Who are the villains of Log Horizon?
It’s not an MMORPG without some bad guys, right? Raid bosses, monsters like Wyverns and Eternal Moths, and plenty of mobs roam the lands of Log Horizon.
In pure fantasy fashion, there are Goblins, of course, who crown a new king every two weeks and trigger an in-game event. But with an influx of real Humans in the game and sociopolitical issues rising up, the People of the Land haven’t been able to put out any quests to quell the event.
Yep, you guessed it, goblin tribes are uniting and storming across the world! Beyond that, there are also plenty of individuals that pose a massive threat to Log Horizon, like player killers. These are players who take out other players outside of the game’s safe zones.
Demicas and his guild Brigandia are one such group, dead set on killing any Adventurers they find outside of city limits, thus trapping the players in one specific area.

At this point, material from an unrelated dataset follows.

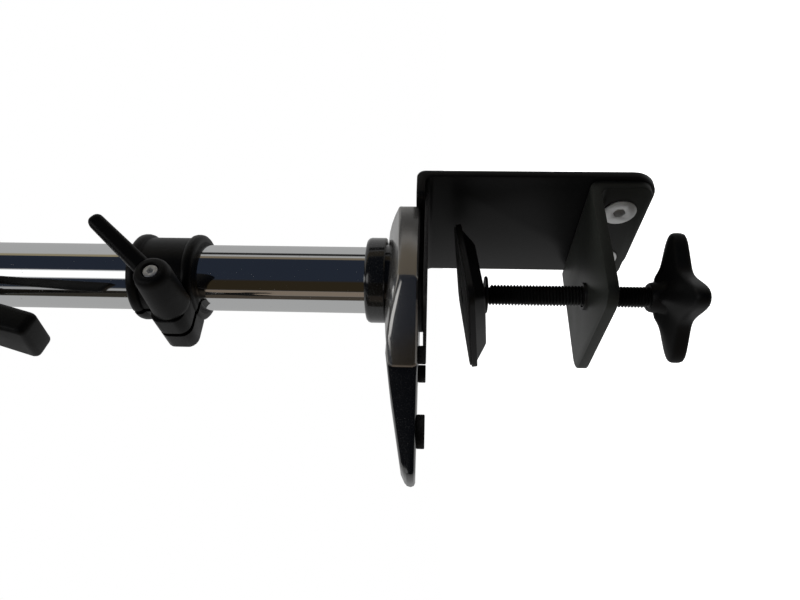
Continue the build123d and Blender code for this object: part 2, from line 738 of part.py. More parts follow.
def make_turn_hub():
    """Wear ring between the tilt block and the monitor plate."""
    disc = rod(15.0, (0, PLATE_Y + 3.3, ARM_Z), (0, PLATE_Y + 6.3, ARM_Z))
    return disc - rod(6.0 + RUN, (0, PLATE_Y, ARM_Z), (0, PLATE_Y + 9, ARM_Z))


def make_monitor_plate():
    low, high = PLATE_Y, PLATE_Y + 3.0
    plate = block(-VESA_HALF, VESA_HALF, low, high, ARM_Z - VESA_HALF, ARM_Z + VESA_HALF)
    plate = fillet(plate.edges().filter_by(Axis.Y), 9)
    reach = VESA_HALF + 4.0
    cuts = [(6.0 + RUN, 0, 0)]
    for x, z in ((-reach, 0), (reach, 0), (0, -reach), (0, reach)):
        cuts.append((26.0, x, z))
    for half in (37.5, 50.0):
        for x, z in ((-half, -half), (-half, half), (half, -half), (half, half)):
            cuts.append((VESA_HOLE_R, x, z))
    for radius, x, z in cuts:
        plate -= rod(radius, (x, low - 1, ARM_Z + z), (x, high + 1, ARM_Z + z))
    return plate


# ---------------------------------------------------------------- all nodes


def small_lever():
    stud_back = -2 * EAR_T - SLIT + 0.5
    handle = lever_handle(SMALL_BASE_R, SMALL_END_R, 36.0, 7.0, 7.8, 6.6, 7.4)
    return {
        "lever_insert": place_small(lever_insert(stud_back)),
        "lever_handle": place_small(handle),
        "lever_screw": place_small(lever_screw()),
        "lever_spring": place_small(lever_spring()),
    }


def large_lever():
    stud_back = -2 * EAR_T - SLIT + 0.5
    handle = lever_handle(LARGE_BASE_R, LARGE_END_R, 65.0, 6.0, 13.0, 24.0, 13.6)
    return {
        "sleeve_lever_insert": place_large(lever_insert(stud_back)),
        "sleeve_lever_handle": place_large(handle),
        "sleeve_lever_screw": place_large(lever_screw()),
        "sleeve_lever_spring": place_large(lever_spring()),
    }


def all_nodes():
    nodes = {
        "clamp_bracket": make_clamp_bracket(),
        "jaw_bracket": make_jaw_bracket(),
        "jaw_screws": make_jaw_screws(),
        "jaw_nuts": make_jaw_nuts(),
        "thread_nut": make_thread_nut(),
        "desk_pad": make_desk_pad(),
        "clamp_screw": make_clamp_screw(),
        "thrust_washer": make_thrust_washer(),
        "knob": make_knob(),
        "knob_insert": make_knob_insert(),
        "knob_cap": make_knob_cap(),
        "press_plate": make_press_plate(),
        "press_pad": make_press_pad(),
        "ball_retainer": make_ball_retainer(),
        "base_cover": make_base_cover(),
        "base_body": make_base_body(),
        "foot_pads": make_foot_pads(),
        "base_screws": make_base_screws(),
        "pole_ring": make_pole_ring(),
        "pole": make_pole(),
        "pole_plug": make_pole_plug(),
        "pole_bolt": make_pole_bolt(),
        "pole_cap": make_pole_cap(),
        "collar_liner": make_collar_liner(),
        "height_collar": make_height_collar(),
        "collar_nut": make_collar_nut(),
        "sleeve_liner": make_sleeve_liner(),
        "arm_sleeve": make_arm_sleeve(),
        "sleeve_nut": make_sleeve_nut(),
        "shoulder_bushes": pivot_bushes(SHOULDER_Y),
        "shoulder_pin": pivot_pin(SHOULDER_Y),
        "shoulder_caps": pivot_caps(SHOULDER_Y),
        "inner_arm": make_link(SHOULDER_Y, ELBOW_Y),
        "inner_cable_clip": cable_clip(-130),
        "elbow_bushes": pivot_bushes(ELBOW_Y),
        "elbow_pin": pivot_pin(ELBOW_Y),
        "elbow_caps": pivot_caps(ELBOW_Y),
        "outer_arm": make_link(ELBOW_Y, WRIST_Y),
        "outer_cable_clip": cable_clip(-330),
        "wrist_bushes": pivot_bushes(WRIST_Y),
        "wrist_pin": pivot_pin(WRIST_Y),
        "wrist_caps": pivot_caps(WRIST_Y),
        "head_yoke": make_head_yoke(),
        "tilt_bolt": make_tilt_bolt(),
        "tilt_nut": make_tilt_nut(),
        "tilt_washers": make_tilt_washers(),
        "tilt_block": make_tilt_block(),
        "turn_disc": make_turn_disc(),
        "turn_hub": make_turn_hub(),
        "monitor_plate": make_monitor_plate(),
    }
    nodes.update(small_lever())
    nodes.update(large_lever())
    return nodes


os.makedirs("parts", exist_ok=True)
for name, shape in all_nodes().items():
    export_step(shape, f"parts/{name}.step")
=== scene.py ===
import json
import math

import bmesh
import bpy
from mathutils import Matrix, Vector

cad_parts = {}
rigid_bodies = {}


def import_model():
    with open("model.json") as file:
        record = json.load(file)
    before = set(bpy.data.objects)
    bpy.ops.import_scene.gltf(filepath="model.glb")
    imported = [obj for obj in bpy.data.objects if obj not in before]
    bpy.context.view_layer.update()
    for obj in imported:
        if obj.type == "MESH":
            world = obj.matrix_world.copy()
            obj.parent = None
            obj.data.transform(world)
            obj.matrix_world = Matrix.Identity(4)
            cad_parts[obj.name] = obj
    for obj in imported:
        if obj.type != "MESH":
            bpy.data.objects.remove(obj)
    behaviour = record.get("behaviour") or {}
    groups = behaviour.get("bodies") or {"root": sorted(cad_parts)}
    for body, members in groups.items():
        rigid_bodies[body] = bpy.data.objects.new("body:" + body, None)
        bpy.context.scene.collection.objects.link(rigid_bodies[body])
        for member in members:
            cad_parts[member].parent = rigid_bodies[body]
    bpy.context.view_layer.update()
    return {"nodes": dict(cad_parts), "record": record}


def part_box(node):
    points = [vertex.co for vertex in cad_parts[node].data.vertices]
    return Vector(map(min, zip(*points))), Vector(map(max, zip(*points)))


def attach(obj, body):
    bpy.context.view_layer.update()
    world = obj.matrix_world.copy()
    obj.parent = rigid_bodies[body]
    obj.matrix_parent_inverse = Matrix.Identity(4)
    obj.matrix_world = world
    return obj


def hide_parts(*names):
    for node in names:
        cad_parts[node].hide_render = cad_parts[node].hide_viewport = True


bl_info = {
    "name": "Monitor arm",
    "version": (1, 0, 0),
    "blender": (4, 5, 0),
    "location": "View3D > Sidebar > Monitor arm",
    "description": "Desk clamp, chromed pole, lever-locked collar and folding monitor arm",
    "category": "Object",
}

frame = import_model()

MM = 0.001


# ---------------------------------------------------------------- bench tools


def only(piece):
    """Selects one piece and nothing else."""
    bpy.ops.object.select_all(action="DESELECT")
    piece.select_set(True)
    bpy.context.view_layer.objects.active = piece


def settled(name):
    """Names the newest object and puts its place into its mesh."""
    piece = bpy.context.object
    piece.name = name
    piece.data.name = name
    only(piece)
    bpy.ops.object.transform_apply(location=True, rotation=True, scale=True)
    return piece


class Editing:
    """Edit mode on one piece, with nothing selected at the start."""

    def __init__(self, piece):
        self.piece = piece

    def __enter__(self):
        only(self.piece)
        bpy.ops.object.mode_set(mode="EDIT")
        bpy.ops.mesh.select_all(action="DESELECT")
        return self

    def __exit__(self, *_):
        bpy.ops.object.mode_set(mode="OBJECT")

    def pick(self, kind, test):
        """Selects the vertices, edges or faces that pass a test on their middle, in millimetres."""
        bpy.ops.mesh.select_all(action="DESELECT")
        bpy.ops.mesh.select_mode(type=kind)
        mesh = bmesh.from_edit_mesh(self.piece.data)
        for part in {"VERT": mesh.verts, "EDGE": mesh.edges, "FACE": mesh.faces}[kind]:
            if test(part, middle(part)):
                part.select_set(True)
        bmesh.update_edit_mesh(self.piece.data)


def middle(part):
    """The middle of a vertex, edge or face, in millimetres."""
    if isinstance(part, bmesh.types.BMVert):
        return part.co / MM
    if isinstance(part, bmesh.types.BMEdge):
        return (part.verts[0].co + part.verts[1].co) / (2 * MM)
    return part.calc_center_median() / MM


def runs_along(edge, axis):
    """Whether an edge lies along the X, Y or Z axis."""
    run = (edge.verts[1].co - edge.verts[0].co).normalized()
    return abs(run["XYZ".index(axis)]) > 0.99


def block(name, low, high):
    """A box between two corners, in millimetres."""
    bpy.ops.mesh.primitive_cube_add(size=1, location=[(a + b) * MM / 2 for a, b in zip(low, high)])
    bpy.context.object.scale = [(b - a) * MM for a, b in zip(low, high)]
    return settled(name)


def rod(name, radius, start, end, end_radius=None, segments=48):
    """A round bar between two points, in millimetres."""
    start, end = Vector(start) * MM, Vector(end) * MM
    run = end - start
    bpy.ops.mesh.primitive_cone_add(
        vertices=segments,
        radius1=radius * MM,
        radius2=(radius if end_radius is None else end_radius) * MM,
        depth=run.length,
        location=(start + end) / 2,
        rotation=run.to_track_quat("Z", "Y").to_euler(),
    )
    return settled(name)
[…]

And, of course, the People of the Land aren’t always good guys that need saving, either. Take Enbart, for example, a member of the Royal Guard protecting Akiba, who bears a Cursed sword.
When the flavor text starts to impact items in this new, real world, his sword begins to corrupt him, and now there’s a serial killer on the loose. That escalated quickly…
Convince me to watch Log Horizon!
Look, let’s be honest. We know there’s a lot of isekai out there. So what’s so special about this one?
Absolutely nothing captures the gameplay loop of MMOs and video games quite like Log Horizon. Game mechanics and the consequences of being transported to this world play an enormous part in the plot. And have we mentioned the killer music, from Season 1’s “Database” to the battle score and even the latest OP, which you can watch below?
Everything from clashing cultures to server issues to bot players that farm gold, gaming is in full display here, just with the consequences multiplied by a thousand. It’s a deeply adventurous story packed with lovable characters, tight humor and a whole world to explore.